Rows from a 3D modeling dataset

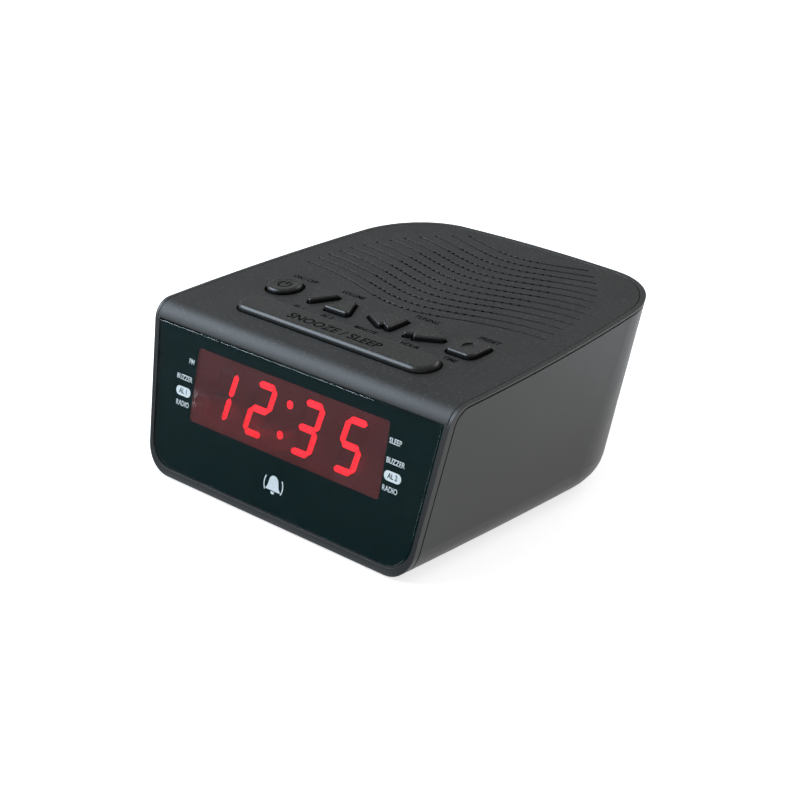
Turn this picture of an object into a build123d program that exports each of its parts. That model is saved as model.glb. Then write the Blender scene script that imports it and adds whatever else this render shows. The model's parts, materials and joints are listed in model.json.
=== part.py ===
from build123d import *
import math
import os

# A small bedside clock radio, in millimetres. X runs to the right, Y to the back and Z up.
# The origin is on the surface that the radio stands on, under the middle of its bounding box.

# Case: overall sizes, leans and rounding
FOOT_HEIGHT = 1.2           # how far the rubber feet hold the case off the table
CASE_DEPTH = 129.8          # front bottom edge to the back of the top
FRONT_RISE = 53.5           # case height where the front and top planes would meet, less the top's own rise
FRONT_LEAN = 12.95          # degrees that the front leans back
TOP_SLOPE = 2.57            # degrees that the top rises to the back
BROW_RADIUS = 7.5           # rounding between the front and the top
TOP_HALF_FRONT = 66.4       # half widths of the top outline, front, middle and back
TOP_HALF_MID = TOP_HALF_FRONT - 1.55
TOP_HALF_BACK = TOP_HALF_FRONT - 9.5
BOTTOM_HALF_FRONT = TOP_HALF_FRONT - 7.4    # the same along the bottom, which is narrower
BOTTOM_HALF_MID = TOP_HALF_FRONT - 7.1
BOTTOM_HALF_BACK = TOP_HALF_FRONT - 7.5
BOTTOM_SETBACK = 11.8       # how far the back wall comes in at the bottom
BACK_BOW = 3.6              # how far the middle of the back bulges past its ends
TOP_CORNER = 28.3           # back corner radii in plan
BOTTOM_CORNER = 42.0
BOTTOM_ROUND = 10.5         # rounding under the sides and the back
OUTLINE_RISE = 60.0         # height over the bottom at which the top outline is drawn

# Case walls and the joint between the shell and the rim frame
WALL = 2.4
LIP = 0.9                   # outer lip of the shell that stands beside the frame's neck
NECK_GAP = 0.15
BAND_FRONT = 2.0            # depth of the frame's visible band, at the front and at the top
BAND_TOP = 0.7
GROOVE_FRONT = 0.5          # shadow groove between the band and the shell
GROOVE_TOP = 0.5
RIM_WIDTH = 1.9             # visible width of the frame round the top panel
RIM_EXTRA_FRONT = 0.6       # how much wider it is at the front
RIM_EXTRA_MID = 0.3
LEDGE = 1.7                 # ledge under the edge of the top panel
WEB_DEPTH = 3.6             # how deep the frame's web and ledge reach
SHELL_GAP = 0.15
SKIRT = 1.0
SKIRT_DEPTH = 7.0

# Top panel and its grille
PANEL = 2.0
PANEL_GAP = 0.25
GROOVES = 13
GROOVE_PITCH = 4.78
GROOVE_FIRST = 59.5         # middle of the front groove, from the front bottom edge
GROOVE_SWEEP = 10.0         # how far a groove's ends lie behind its middle
GROOVE_SPREAD = 29.0
GROOVE_WIDTH = 1.0
GROOVE_DEPTH = 0.3
GROOVE_POINTS = 4           # points of a groove's curve on each side of its middle
GROOVE_HALF_FRONT = 53.0    # half length of the front groove
GROOVE_HALF_BACK = 26.8     # half length of the back groove
GROOVE_TAPER = 2.4          # how sharply the grooves shorten to the back
HOLE_R = 0.68
HOLE_PITCH = 2.85
HOLE_COUNTS = [11, 17, 19, 19, 21, 21, 21, 21, 19, 17, 15, 11, 7]

# Front lens and display
LENS = 1.6
LENS_PROUD = 0.2
LENS_MARGIN_TOP = 2.3       # from the lens's sides to the case sides, at its top and its bottom
LENS_MARGIN_BOTTOM = 2.05
LENS_LOW = 3.1              # up the front plane
LENS_HIGH = 50.1
LENS_CORNER = 9.5
LENS_GAP = 0.6
LENS_EDGE = 0.15
WINDOW_X = -0.5
WINDOW_WIDTH = 85.6
WINDOW_HEIGHT = 24.5
WINDOW_MID = 33.3           # middle of the window, up the front plane
FILTER = 0.5
FILTER_GAP = 0.1
WINDOW_GAP = 0.3
MODULE_DEPTH = 7.0
DIGIT_HEIGHT = 16.4         # between the centre lines of the top and bottom segments
DIGIT_WIDTH = 7.7
DIGIT_STROKE = 2.1
DIGIT_CENTRES = (-29.9, -12.1, 9.2, 28.05)      # from the middle of the window
DIGIT_SLANT = 12.5          # degrees
COLON_X = -0.65
COLON_SHARE = 0.32          # height of each colon dot over the middle, as a share of the digit
COLON_R = 1.3
SEGMENT_TIP_GAP = 0.17
SEGMENT_EDGE = 0.3
SEGMENT_HEIGHT = 0.1
BOARD_PAST_WINDOW = 1.4     # how far the display board reaches past the window
BOARD_BELOW_WINDOW = 6.5
BOARD_ABOVE_WINDOW = 0.5
DISPLAY_SCREW_INSET = 8.2   # from the board's end
DISPLAY_SCREW_RISE = 2.9    # from the board's lower edge
BOARD = 1.6                 # thickness of every circuit board

# Keys: where each one is on the top, and how it moves
KEY_PROUD = 1.6
KEY_GAP = 0.8
BAR_GAP = 0.5
KEY_TRAVEL = 0.5
KEY_FLANGE = 0.8
KEY_CATCH = 0.5             # how far a key's flange reaches past its hole
KEY_EDGE = 0.8
ROUND_KEY_EDGE = 1.1
PANEL_TO_FLANGE = 0.1
BAR_PROUD = 1.9
BAR_EDGE = 1.6
BAR_LENGTH = 85.4
BAR_WIDTH = 11.8
BAR_Y = 30.1
KEY_ROW_Y = 47.35
KEY_ROW_HALF = 5.15
POWER_X = -41.5
POWER_R = 6.0
POWER_DISH_R = 26.4         # radius of its hollow
POWER_DISH_DEPTH = 0.4
DOWN_X = -25.5
UP_X = -12.7
TRIANGLE_HALF = 5.9
LEFT_TIP_X = -3.2
LEFT_BASE_X = 11.1
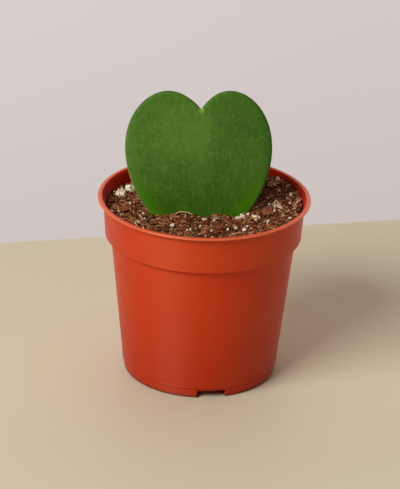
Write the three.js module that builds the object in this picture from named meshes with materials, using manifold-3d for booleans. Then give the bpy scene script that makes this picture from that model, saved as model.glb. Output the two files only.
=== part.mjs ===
// Potted hoya: one rooted, heart-shaped succulent leaf in a round moulded nursery pot.
// Millimetres, +Z up. The origin is the centre of the pot's standing plane, and the front faces -Y.
import * as THREE from 'three';
import { mergeVertices } from 'three/addons/utils/BufferGeometryUtils.js';
import Module from 'manifold-3d';

const wasm = await Module();
wasm.setup();

// General sizes
const gap = 0.3;                  // clearance between pieces that touch
const degree = Math.PI / 180;
const potSides = 60;

// Pot: a thin flanged lip, a deep collar, a plain tapered body and a slightly inset foot ring
const potHeight = 91.8;
const wall = 1.0;
const lipRadius = 52.2;
const lipThickness = 0.9;
const collarTopRadius = 49.5;
const collarFootRadius = 48.3;
const collarHeight = 19.6;
const bodyTopRadius = 45.6;
const bodyFootRadius = 38.6;
const footRingHeight = 5.4;
const footRingTopRadius = 38.0;
const footRingRadius = 37.8;
const footRingWall = 1.5;
const basePlateZ = 4.2;           // underside of the raised base plate
const basePlateThickness = 1.2;

// Drainage: notches through the foot ring, and holes in the base plate
const notchCount = 3;
const notchAngle = 9.5;           // degrees from the front towards +X
const notchWidth = 14.0;
const notchHeight = 3.9;
const drainHoleCount = 6;
const drainHoleRadius = 3.5;
const drainCircleRadius = 25.0;

// Soil: its level and tilt, and the size of the lumps in its surface
const soilLevel = 86.4;
const soilTilt = 0.04;            // rise per millimetre towards +X
const soilEdgeRadius = 47.8;
const soilRings = 11;
const clodHeight = 1.6;           // height range of the crumbs at the pot wall, less towards the middle
const perliteLumps = 40;
const barkCrumbs = 70;
const soilSeed = 4127;
const grainSeed = 911;

// Leaf: half widths either side of the midrib, heights above the soil line, buried depth
const leafPlace = { x: -2.1, y: -9.0, z: 85.0 };
const leafLeanBack = 3.0;         // degrees
const leafLeanLeft = 1.7;         // degrees
const leafHalfWidthLeft = 35.9;
const leafHalfWidthRight = 35.2;
const leafWidestHeight = 34.3;
const lobeTopOffset = 14.6;
const lobeTopHeight = 63.8;
const notchPoint = { u: 0.9, w: 54.6 };
const leafBuriedDepth = 25.0;
const leafBaseHalfWidth = 2.0;
const leafThickness = 3.2;
const leafRecurve = 1.8;          // how far the side margins bend back
const leafSides = 88;

// Leaf stalk and roots
const stalkRadius = 1.9;
const stalkEndRadius = 1.6;
const stalkTop = -20.0;
const stalkEnd = -37.0;
const rootCount = 7;
const rootRadius = 0.75;
const rootTipRadius = 0.35;
const rootSeed = 58;

// A small seeded generator of numbers from 0 to 1
function seeded(seed) {
  let state = seed >>> 0;
  return () => {
    state = (state + 0x6d2b79f5) >>> 0;
    let t = state;
    t = Math.imul(t ^ (t >>> 15), t | 1);
    t ^= t + Math.imul(t ^ (t >>> 7), t | 61);
    return ((t ^ (t >>> 14)) >>> 0) / 4294967296;
  };
}

// Joins a geometry's shared vertices and drops the empty triangles at the poles
function welded(geometry) {
  const bare = geometry.clone();
  bare.deleteAttribute('normal');
  bare.deleteAttribute('uv');
  const merged = mergeVertices(bare, 1e-4);
  const kept = [];
  const index = merged.index.array;
  for (let i = 0; i < index.length; i += 3) {
    const [a, b, c] = [index[i], index[i + 1], index[i + 2]];
    if (a !== b && b !== c && c !== a) kept.push(a, b, c);
  }
  merged.setIndex(kept);
  return merged;
}

function toSolid(geometry) {
  const mesh = welded(geometry);
  return new wasm.Manifold(new wasm.Mesh({
    numProp: 3,
    vertProperties: new Float32Array(mesh.attributes.position.array),
    triVerts: new Uint32Array(mesh.index.array),
  }));
}

function toGeometry(solid) {
  const mesh = solid.getMesh();
  const geometry = new THREE.BufferGeometry();
  geometry.setAttribute('position', new THREE.BufferAttribute(mesh.vertProperties, 3));
  geometry.setIndex(new THREE.BufferAttribute(mesh.triVerts, 1));
  return geometry;
}

// Turns a profile of [radius, height] pairs round the Z axis
function turned(profile, sides) {
  const points = profile.map(([radius, z]) => new THREE.Vector2(radius, z));
  return new THREE.LatheGeometry(points, sides).rotateX(Math.PI / 2);
}

function namedMesh(name, geometry, color, roughness) {
  const material = new THREE.MeshStandardMaterial({ color, roughness, metalness: 0 });
  const mesh = new THREE.Mesh(geometry, material);
  mesh.name = name;
  return mesh;
}

// The pot's inner wall radius at a height, above and below the collar's step
const collarFootZ = potHeight - collarHeight;
function innerRadius(z) {
  if (z > collarFootZ + wall) {
    const share = (z - collarFootZ) / collarHeight;
    return THREE.MathUtils.lerp(collarFootRadius, collarTopRadius, share) - wall;
  }
  const share = (z - footRingHeight) / (collarFootZ - footRingHeight);
  return THREE.MathUtils.lerp(bodyFootRadius, bodyTopRadius, share) - wall;
}

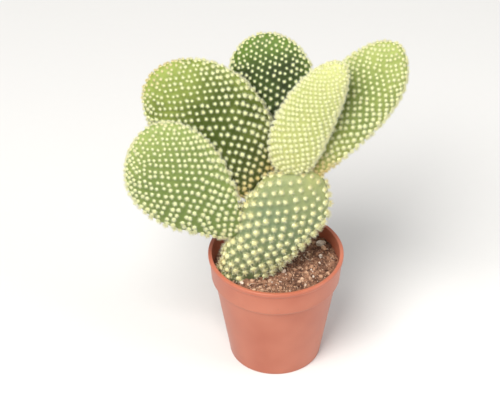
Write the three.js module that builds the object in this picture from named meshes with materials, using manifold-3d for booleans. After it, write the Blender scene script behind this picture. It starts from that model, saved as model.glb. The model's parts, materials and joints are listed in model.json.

• [Aim] Lines from the beginning of the data above through the line containing "# The origin" are to be returned exactly, and no others.

• [Exercise answer]
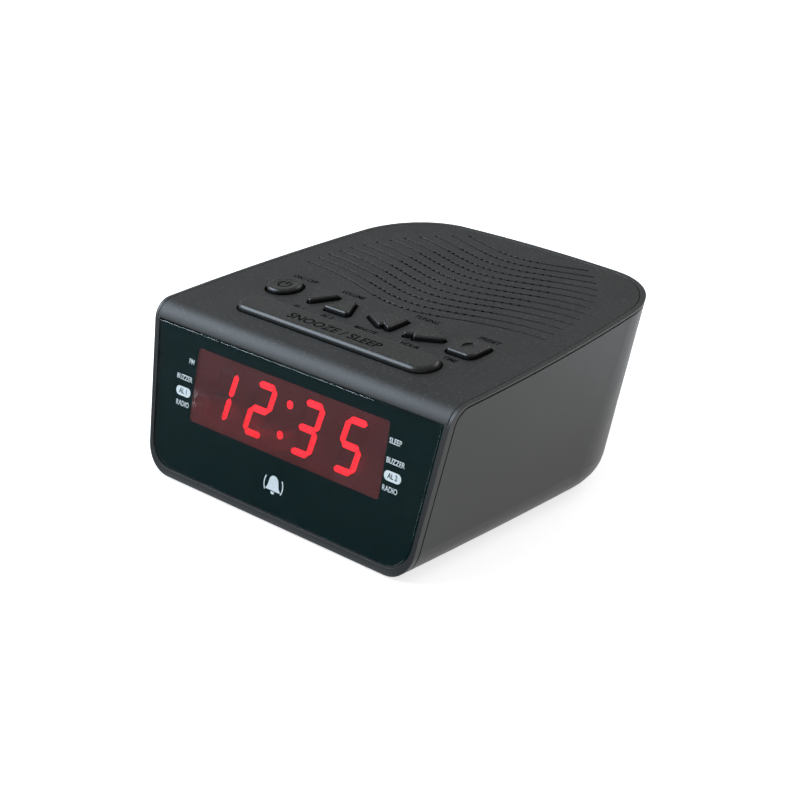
Turn this picture of an object into a build123d program that exports each of its parts. That model is saved as model.glb. Then write the Blender scene script that imports it and adds whatever else this render shows. The model's parts, materials and joints are listed in model.json.
=== part.py ===
from build123d import *
import math
import os

# A small bedside clock radio, in millimetres. X runs to the right, Y to the back and Z up.
# The origin is on the surface that the radio stands on, under the middle of its bounding box.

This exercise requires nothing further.